The final time I close the door on this house I may fall down in a heap – and right now I wonder if I will be able to get up again. I feel the fall inside of me, dragging me into the depths of despair. Right now, I am ragged, questioning, devastated. My throat tightens and my chest aches with a now familiar stabbing pain. I force my fingers to keep moving on the keyboard, knowing that it isn’t over, that I am not through. The waves of pain will keep coming and then after the door shuts, I will be on the other side. Gradually the pain will lessen as we begin our new life in our chosen home of Colorado. Right now I want to bargain with that State which once held the spot of my favorite place in the union. Now, my relationship is rocky, both with the spirit of the land and definitely with the powers that be.
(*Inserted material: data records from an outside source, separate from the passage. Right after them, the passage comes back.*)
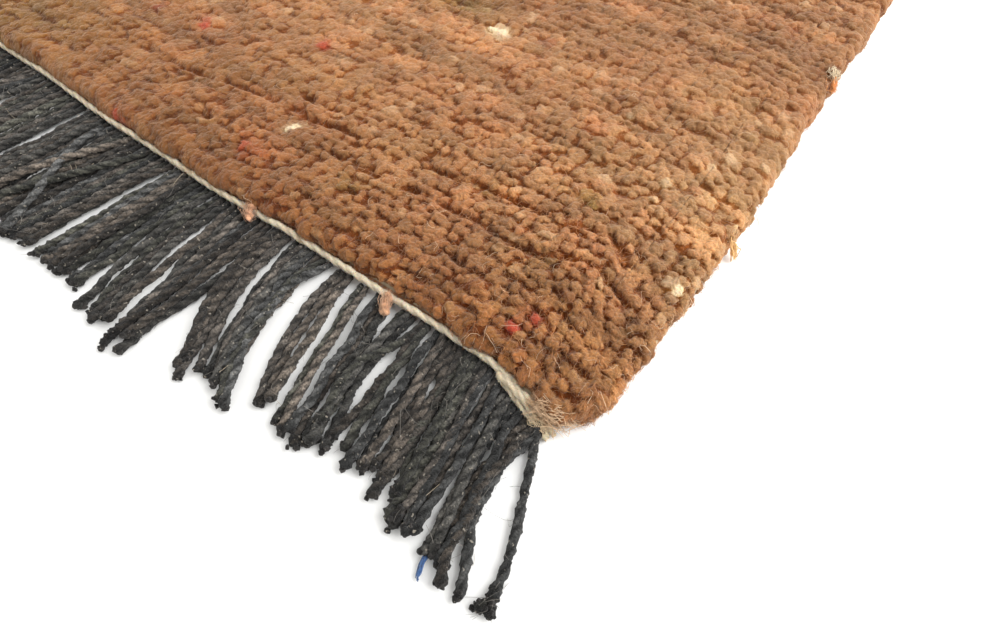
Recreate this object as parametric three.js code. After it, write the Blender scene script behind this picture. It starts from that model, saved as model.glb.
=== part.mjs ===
// A hand-knotted wool rug lying flat: the knotted body, a cream weft cord along each end
// and a fringe of grey warp ends beyond each cord.
// Millimetres. +X runs across the rug, +Y along it, +Z up, and z = 0 is its flat underside.
// The half with +X and -Y at its corner is the drawn one. The other half is the same outline turned
// half a turn about Z, so the rug's middle is the origin.

import * as THREE from 'three';

// Driving dimensions
const KNOT_PITCH = 4;
const BODY_WIDTH = 600;
const BODY_LENGTH = 790;
const BODY_THICKNESS = 12;
const CORD_WIDTH = 3.2;
const CORD_HEIGHT = 4;
const CORD_LIFT = 0.8;
const FRINGE_THICKNESS = 5;
const FRINGE_ROOT = 5;
const GAP = 0.5;

const HALF_WIDTH = BODY_WIDTH / 2;
const HALF_LENGTH = BODY_LENGTH / 2;
const OUTLINE_STEP = 3 * KNOT_PITCH;

// Slow waves of the woven edges: how far each swings out and in, its length and where it starts
const SIDE_WAVES = [
  { swing: 1.3, length: 340, start: -60 },
  { swing: 0.6, length: 137, start: -335 },
];
const END_WAVES = [
  { swing: 1.1, length: 230, start: 168 },
  { swing: 0.3, length: 71, start: 20 },
];

// The drawn corner: the end weave slips outwards on its last stretch, and the corner is worn round
const CORNER = { slip: 6.5, slipRun: 34, roundAlongSide: 26, roundAlongEnd: 13, arcSteps: 8 };

// The body's wall from the underside up: how far each level lies inside the widest one
const WALL_LEVELS = [
  { height: 0, inset: 3 },
  { height: 1.2, inset: 1.2 },
  { height: 4.8, inset: 0.6 },
  { height: 7.5, inset: 0 },
  { height: 10.2, inset: 1.2 },
  { height: BODY_THICKNESS, inset: 4.2 },
];

// Locks of the fringe, from the middle of the end to its right corner. Each is as wide as its two root
// places, leans to its two tip places and reaches its length beyond the cord.
const LOCKS = [
  { rootLeft: 1, rootRight: 17, tipLeft: 2, tipRight: 16.5, length: 52 },
  { rootLeft: 18, rootRight: 33, tipLeft: 19, tipRight: 33, length: 54 },
  { rootLeft: 34, rootRight: 47, tipLeft: 35.5, tipRight: 47, length: 50 },
  { rootLeft: 48, rootRight: 62, tipLeft: 49.5, tipRight: 62, length: 54 },
  { rootLeft: 63, rootRight: 74, tipLeft: 64.5, tipRight: 75, length: 52 },
  { rootLeft: 75, rootRight: 96, tipLeft: 77, tipRight: 97, length: 55 },
  { rootLeft: 97, rootRight: 116.5, tipLeft: 99, tipRight: 114, length: 53 },
  { rootLeft: 118, rootRight: 139, tipLeft: 117, tipRight: 141, length: 53 },
  { rootLeft: 140.5, rootRight: 152.5, tipLeft: 143.5, tipRight: 154.5, length: 56 },
  { rootLeft: 154, rootRight: 171, tipLeft: 157, tipRight: 175.5, length: 57 },
  { rootLeft: 172.5, rootRight: 180, tipLeft: 180, tipRight: 193.5, length: 53 },
  { rootLeft: 182, rootRight: 200, tipLeft: 196.5, tipRight: 213, length: 50 },
  { rootLeft: 203.5, rootRight: 213, tipLeft: 216.5, tipRight: 224, length: 46 },
  { rootLeft: 214.5, rootRight: 228.5, tipLeft: 226.5, tipRight: 237, length: 48 },
  { rootLeft: 230, rootRight: 236.5, tipLeft: 239, tipRight: 246, length: 48 },
  { rootLeft: 238, rootRight: 243.5, tipLeft: 248, tipRight: 253.5, length: 46 },
  { rootLeft: 245, rootRight: 252, tipLeft: 255.5, tipRight: 260.5, length: 44 },
  { rootLeft: 253.5, rootRight: 264, tipLeft: 262.5, tipRight: 276, length: 48 },
  { rootLeft: 265.5, rootRight: 282, tipLeft: 278, tipRight: 295.5, length: 54 },
  { rootLeft: 284.5, rootRight: 288.5, tipLeft: 301, tipRight: 305, length: 50 },
];
const LOCK_TABLE_SPAN = 291;
const LOCK_TIP_ROUNDING = 0.35;

const FINISH = {
  pile: { color: 0xa06a45, roughness: 0.95, metalness: 0 },
  weft: { color: 0xd9c49a, roughness: 0.9, metalness: 0 },
  warp: { color: 0x45423f, roughness: 0.92, metalness: 0 },
};

function waveAt(waves, place) {
  return waves.reduce(
    (sum, wave) => sum + wave.swing * Math.sin((2 * Math.PI * (place - wave.start)) / wave.length),
    0,
  );
}

// The near end's edge, at x, and the right side's edge, at y
function endEdge(x) {
  const along = THREE.MathUtils.clamp((x - HALF_WIDTH + CORNER.slipRun) / CORNER.slipRun, 0, 1);
  return -HALF_LENGTH + waveAt(END_WAVES, x) - CORNER.slip * THREE.MathUtils.smoothstep(along, 0, 0.8);
}

function sideEdge(y) {
  return HALF_WIDTH + waveAt(SIDE_WAVES, y);
}

// Places from one number to another, about a step apart, without the last
function spread(from, to, step) {
  const count = Math.max(1, Math.round(Math.abs(to - from) / step));
  return Array.from({ length: count }, (_, i) => from + ((to - from) * i) / count);
}

function halfOutline() {
  const endStop = HALF_WIDTH - CORNER.roundAlongEnd;
  const arcY = endEdge(endStop) + CORNER.roundAlongSide;
  const arcX = sideEdge(arcY) - CORNER.roundAlongEnd;
  const firstX = -sideEdge(arcY) + CORNER.roundAlongEnd;
  const points = spread(firstX, arcX, OUTLINE_STEP).map((x) => new THREE.Vector2(x, endEdge(x)));
  for (let i = 0; i < CORNER.arcSteps; i++) {
    const angle = (Math.PI / 2) * (i / CORNER.arcSteps - 1);
    points.push(
      new THREE.Vector2(
        arcX + CORNER.roundAlongEnd * Math.cos(angle),
        arcY + CORNER.roundAlongSide * Math.sin(angle),
      ),
    );
  }
  const lastY = -endEdge(firstX) - CORNER.roundAlongEnd;
  for (const y of spread(arcY, lastY, OUTLINE_STEP)) points.push(new THREE.Vector2(sideEdge(y), y));
  return points;
}

function bodyOutline() {
  const half = halfOutline();
  return half.concat(half.map((p) => p.clone().negate()));
}

function insetOutline(outline, inset) {
  return outline.map((point, i) => {
    const before = outline[(i + outline.length - 1) % outline.length];
    const after = outline[(i + 1) % outline.length];
    const along = after.clone().sub(before).normalize();
    return new THREE.Vector2(point.x - along.y * inset, point.y + along.x * inset);
  });
}

// A closed solid from rings of points, all of one length, joined in order
function loftRings(rings, capFaces) {
  const size = rings[0].length;
  const index = [];
  for (let r = 0; r < rings.length - 1; r++) {
    for (let i = 0; i < size; i++) {
      const here = r * size + i;
      const next = r * size + ((i + 1) % size);
      index.push(here, next, next + size, here, next + size, here + size);
    }
  }
  const lastRing = (rings.length - 1) * size;
  for (const [a, b, c] of capFaces) {
    index.push(c, b, a, lastRing + a, lastRing + b, lastRing + c);
  }
  const geometry = new THREE.BufferGeometry().setFromPoints(rings.flat());
  geometry.setIndex(index);
  geometry.computeVertexNormals();
  return geometry;
}

function bodyGeometry() {
  const outline = bodyOutline();
  const rings = WALL_LEVELS.map(({ height, inset }) =>
    insetOutline(outline, inset).map((p) => new THREE.Vector3(p.x, p.y, height)),
  );
  return loftRings(rings, THREE.ShapeUtils.triangulateShape(outline, []));
}

// The weft cord: an eight-sided section carried along the end's edge
function cordGeometry() {
  const sides = 8;
  const reach = HALF_WIDTH - CORNER.roundAlongEnd / 2;
  const places = [...spread(-reach, reach, KNOT_PITCH * 2), reach];
  const rings = places.map((x) => {
    const y = endEdge(x) - GAP - CORD_WIDTH / 2;
    return Array.from({ length: sides }, (_, i) => {
      const angle = (2 * Math.PI * (i + 0.5)) / sides;
      return new THREE.Vector3(
        x,
        y + (CORD_WIDTH / 2) * Math.cos(angle),
        CORD_LIFT + (CORD_HEIGHT / 2) * (1 + Math.sin(angle)),
      );
    });
  });
  const fan = Array.from({ length: sides - 2 }, (_, i) => [0, i + 1, i + 2]);
  return loftRings(rings, fan);
}

function fringeLine(x) {
  return endEdge(x) - CORD_WIDTH - 2 * GAP;
}

// One lock's outline, from its left root round its tip to its right root
function lockOutline(lock, shift) {
  const rootY = (x) => fringeLine(x + shift) - FRINGE_ROOT;
  const middle = (lock.tipLeft + lock.tipRight) / 2;
  const halfTip = (lock.tipRight - lock.tipLeft) / 2;
  const tipY = fringeLine((lock.rootLeft + lock.rootRight) / 2 + shift) - lock.length;
  const shoulder = Math.min(halfTip, 4);
  const points = [new THREE.Vector2(lock.rootLeft, rootY(lock.rootLeft))];
  points.push(new THREE.Vector2(lock.tipLeft, tipY + shoulder));
  for (const part of [-0.7, 0, 0.7]) {
    const drop = shoulder * LOCK_TIP_ROUNDING * part * part;
    points.push(new THREE.Vector2(middle + part * halfTip, tipY + drop));
  }
  points.push(new THREE.Vector2(lock.tipRight, tipY + shoulder));
  points.push(new THREE.Vector2(lock.rootRight, rootY(lock.rootRight)));
  return points.map((p) => p.setX(p.x + shift));
}

function fringeGeometry() {
  const outline = [];
  for (const shift of [-LOCK_TABLE_SPAN, 0]) {
    for (const lock of LOCKS) outline.push(...lockOutline(lock, shift));
  }
  const right = outline.at(-1).x;
  const left = outline[0].x;
  for (const x of [...spread(right, left, OUTLINE_STEP), left]) {
    outline.push(new THREE.Vector2(x, fringeLine(x)));
  }
  return new THREE.ExtrudeGeometry(new THREE.Shape(outline), {
    depth: FRINGE_THICKNESS,
    bevelEnabled: false,
    curveSegments: 1,
  });
}

function addPiece(group, name, geometry, finish, turned = false) {
  const mesh = new THREE.Mesh(geometry, new THREE.MeshStandardMaterial(finish));
  mesh.name = name;
  if (turned) mesh.rotation.z = Math.PI;
  group.add(mesh);
}

const rug = new THREE.Group();
addPiece(rug, 'rug_body', bodyGeometry(), FINISH.pile);
addPiece(rug, 'weft_cord_front', cordGeometry(), FINISH.weft);
addPiece(rug, 'weft_cord_back', cordGeometry(), FINISH.weft, true);
addPiece(rug, 'fringe_front', fringeGeometry(), FINISH.warp);
addPiece(rug, 'fringe_back', fringeGeometry(), FINISH.warp, true);

export default rug;
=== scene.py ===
"""The looks of a hand-knotted wool rug: a field of cut pile on a woven slab, a twined cream cord
along each end and a fringe of twisted charcoal warp ends beyond it.

Metres, in the CAD frame: +X across the rug, +Y along it, +Z up, z = 0 on the floor. The half with
+X and -Y at its corner is the drawn one, and the other half is the same turned half a turn about Z.
"""

import math

import bpy
import numpy as np
from mathutils import Euler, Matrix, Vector, noise


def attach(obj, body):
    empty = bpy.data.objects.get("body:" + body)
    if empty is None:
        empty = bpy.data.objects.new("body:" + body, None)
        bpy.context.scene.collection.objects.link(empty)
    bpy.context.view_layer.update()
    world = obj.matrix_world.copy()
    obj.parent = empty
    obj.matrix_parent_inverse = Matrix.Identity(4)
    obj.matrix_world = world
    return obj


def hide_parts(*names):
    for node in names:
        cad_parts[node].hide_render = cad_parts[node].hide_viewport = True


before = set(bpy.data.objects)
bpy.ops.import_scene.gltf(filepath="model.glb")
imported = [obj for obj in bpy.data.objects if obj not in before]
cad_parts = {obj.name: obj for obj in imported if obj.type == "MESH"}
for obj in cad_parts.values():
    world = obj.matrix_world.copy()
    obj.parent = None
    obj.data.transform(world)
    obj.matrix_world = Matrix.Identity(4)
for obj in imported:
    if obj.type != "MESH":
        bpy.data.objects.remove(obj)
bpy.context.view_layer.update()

MM = 0.001
TURN = 2 * math.pi

# The rug's sizes
KNOT_PITCH = 4.0 * MM
BODY_WIDTH = 600 * MM
BODY_LENGTH = 790 * MM
SLAB_HEIGHT = 3.5 * MM
HALF_WIDTH = BODY_WIDTH / 2
HALF_LENGTH = BODY_LENGTH / 2
CORD_WIDTH = 3.2 * MM
CORD_GAP = 0.5 * MM
CORD_OFFSET = 1.1 * MM

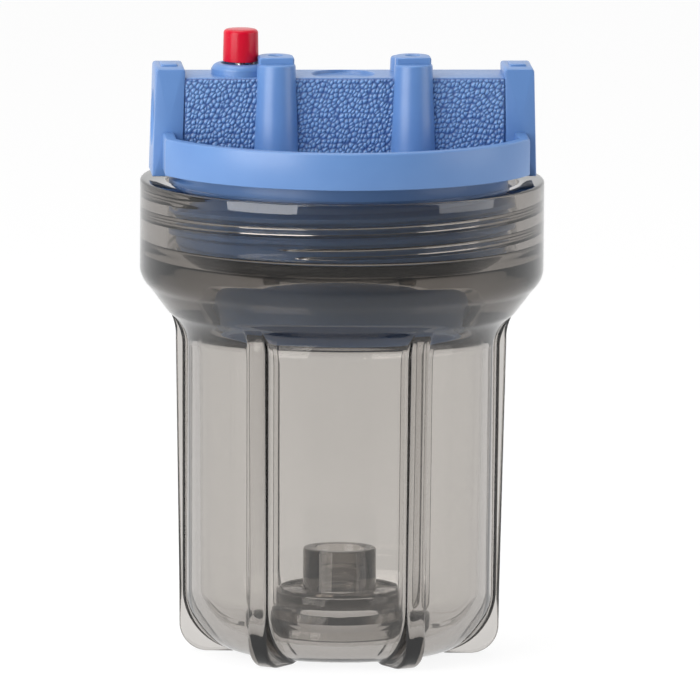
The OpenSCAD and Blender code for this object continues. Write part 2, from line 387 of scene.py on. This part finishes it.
def bowl_angle(col, reach, r):
    """Angle in degrees of a column at radius r."""
    r = max(r, 29.4)
    k, kind, value = col[:3]
    if kind == "t":
        return RIB_TURN + 60.0 * k + math.degrees(math.asin(value / r))
    edge = math.degrees(math.asin(reach / r))
    return RIB_TURN + 60.0 * k + edge + (60.0 - 2 * edge) * value


def build_bowl():
    """Bowl as one skin of columns: up the outside over walls and ribs, and down the inside to the post."""
    cols, reach = bowl_columns()
    bottom = [(0, 12.8), (12.4, 12.8), (13.4, 12.3), (13.95, 11.4), (14.35, 1.5), (14.9, BASE_Z), (22, BASE_Z)]
    wall_corner = along(arc(27.5, BASE_Z + 17.5, 17.5, -88.5, 0, 44), 34)
    rib_corner = along([(28.2, 0.83), (29.3, 0.7), (30.4, 0.15), (31.0, 0)] + arc(38.3, 8.2, 8.2, -90, 0, 26)
                       + [(46.62, BASE_Z + 17.5)], 34)
    wall_up = [(45.0 + 0.5 * i / 8, 18.3 + (90.3 - 18.3) * i / 8) for i in range(1, 9)]
    rib_up = [(46.62 + (48.06 - 46.62) * i / 8, 18.3 + (90.3 - 18.3) * i / 8) for i in range(1, 9)]
    shoulder = arc(WALL_R + 12, 90.3, 12, 180, 125, 24) + arc(COLLAR_R - 7.7, 113.2, 7.7, -50, 0, 24)
    rib_neck = [(48.06, 89.4)] + arc(62.1, NECK_Z - 0.5, 14, 180, 148, 24)
    s = np.array(shoulder)
    q = np.array(rib_neck)
    zs = np.linspace(90.9, 113.2, 36)
    wall_sh = [(float(np.interp(z, s[:, 1], s[:, 0])), float(z)) for z in zs]
    rib_sh = [(max(w[0], float(np.interp(w[1], q[:, 1], q[:, 0])) if w[1] < q[-1, 1] else 0), w[1])
              for w in wall_sh]
    top = [(COLLAR_R, z) for z in (118, 124, 130, 135)] + arc(COLLAR_R - 0.8, RIM_Z - 0.8, 0.8, 0, 90, 5)
    wall = bottom + wall_corner + wall_up + wall_sh + top
    rib = bottom + rib_corner + rib_up + rib_sh + top
    inner_top = [(51.9, RIM_Z), (51.6, RIM_Z - 0.12), (50.95 + 0.1, RIM_Z - 0.8)]
    below = [(50.95, 121.1), (50.7, 120.85), (48.4, 120.3), (48.1, 120.15), (SEAL_R, 119.9), (SEAL_R, 116.5),
             (47.85, 116.25), (45.5, 116.25), (45.1, 116.0)]
    below += [(44.7, 115.5), (42.5, 112.3), (42.2, 111.6), (41.9, 109.5), (41.6, 106), (INNER_R, 96),
              (INNER_R - 0.4, 58)]
    below += arc(INNER_R - 0.8 - 14, 5.2 + 14, 14, 0, -90, 18) + [(26.5, 5.2)]
    below += [(26.4, 5.5), (26.0, 6.2), (25.9, 7.9), (25.4, 8.45), (23, 9.2), (22.2, 9.7), (21.7, 12.2),
              (21.2, 12.75), (19.7, 13.2), (19.05, 13.9), (19, 17.5), (18.8, 17.9), (18.1, 18.0), (17.4, 18.85),
              (16.7, 18.05), (11.6, 18), (10.9, 18.25), (10.72, 19), (10.6, 29.9), (10.3, 30.35), (9.9, 30.4),
              (7.6, 30.4), (7.25, 30.3), (7.1, 29.9), (7.05, 18.2), (6.6, 17.5), (5.8, 17.4), (0, 17.4)]
    verts = []
    for col in cols:
        inset, outset = col[3], col[4]
        line = []
        for w, p in zip(wall, rib):
            d = math.hypot(w[0] - p[0], w[1] - p[1])
            if d < 1e-6:
                u = 1.0
            else:
                room = min(1.0, d / 1.75)
                u = inset * room / d if inset is not None else 1.0 - outset * room / d
            line.append((p[0] + (w[0] - p[0]) * u, p[1] + (w[1] - p[1]) * u))
        ring = [(bowl_angle(col, reach, r), r, z) for r, z in line]
        a_in = bowl_angle(col, reach, 51.0)
        ring += [(a_in, r, z) for r, z in inner_top]
        ring += [(a_in, r, z) for r, z in
                 thread_rows(a_in, 50.95, 48.9, 123.0, START, 2.0, 121.2, 137.8, True)]
        ring += [(a_in, r, z) for r, z in below]
        verts.append([(r * math.cos(math.radians(a)) * MM, r * math.sin(math.radians(a)) * MM, z * MM)
                      for a, r, z in ring])
    rows = len(verts[0])
    flat = [verts[c][r] for r in range(rows) for c in range(len(cols))]
    return new_object("bowl_clear", flat, grid_faces(rows, len(cols)), 40.0)


finish_piece(build_bowl(), clear, "sump", ["bowl"])

# ---------------------------------------------------------------- cap
BLOCK_Y, BLOCK_X, PORT_X, DECK_Z, POCKET_Z = 10.5, 46.4, 55.8, 169.4, 146.8
PORT_Z, FLANGE_Z, BAND_R, BAND_X, BAND_Z = 157.0, 142.8, 58.4, 52.9, 153.6
VALVE_X, BOSS_X, BOSS_Y, BOSS_Z, COLUMN_Z = 29.8, 19.9, 4.0, 175.3, 173.4


def inlet_drop():
    """Slot by which the water goes down from the inlet passage, as a solid to cut away."""
    return rounded_box("drop", (-VALVE_X - 3.9, -5, 140), (-VALVE_X + 3.9, 5, PORT_Z), 0)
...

Will we continue to scorch away each summer, with vistas filled with smoke from neighboring states and our own forests? Is this the way it is to going to be? Will summers always carry this threat, yet still pass too quickly? Will we flash through fall into snowy, mushy cold as the landscape turns gray and harsh? Will I love it again like I once did? Will I love a house like I love this one or my mountain top perch? Will I ever truly relax as I live with the knowledge of what a burning ember blowing in the wind can do in a nanosecond as it destroys at whim? As I fill our next house with these precious and familiar items will I trust that house to keep them safe? Will I want to patrol the borders, carrying fire extinguishers, build a moat, and never leave?
Then, I wonder how all of this will be 6 months from now on our 1 year anniversary of the fire. Will we feel we have made good decisions with our life and know that we are on a new path and excited for the future?
When my heart heals from this year of change, will it have scars of ash? Will it always stab with pain at the thought of this place? Will I wonder what might have been or will I be living in what could be? Or will I have become a non-attached Buddha girl as I sit in my Evergreen bungalow surrounded by the past and ready for whatever wild ride is next in the future?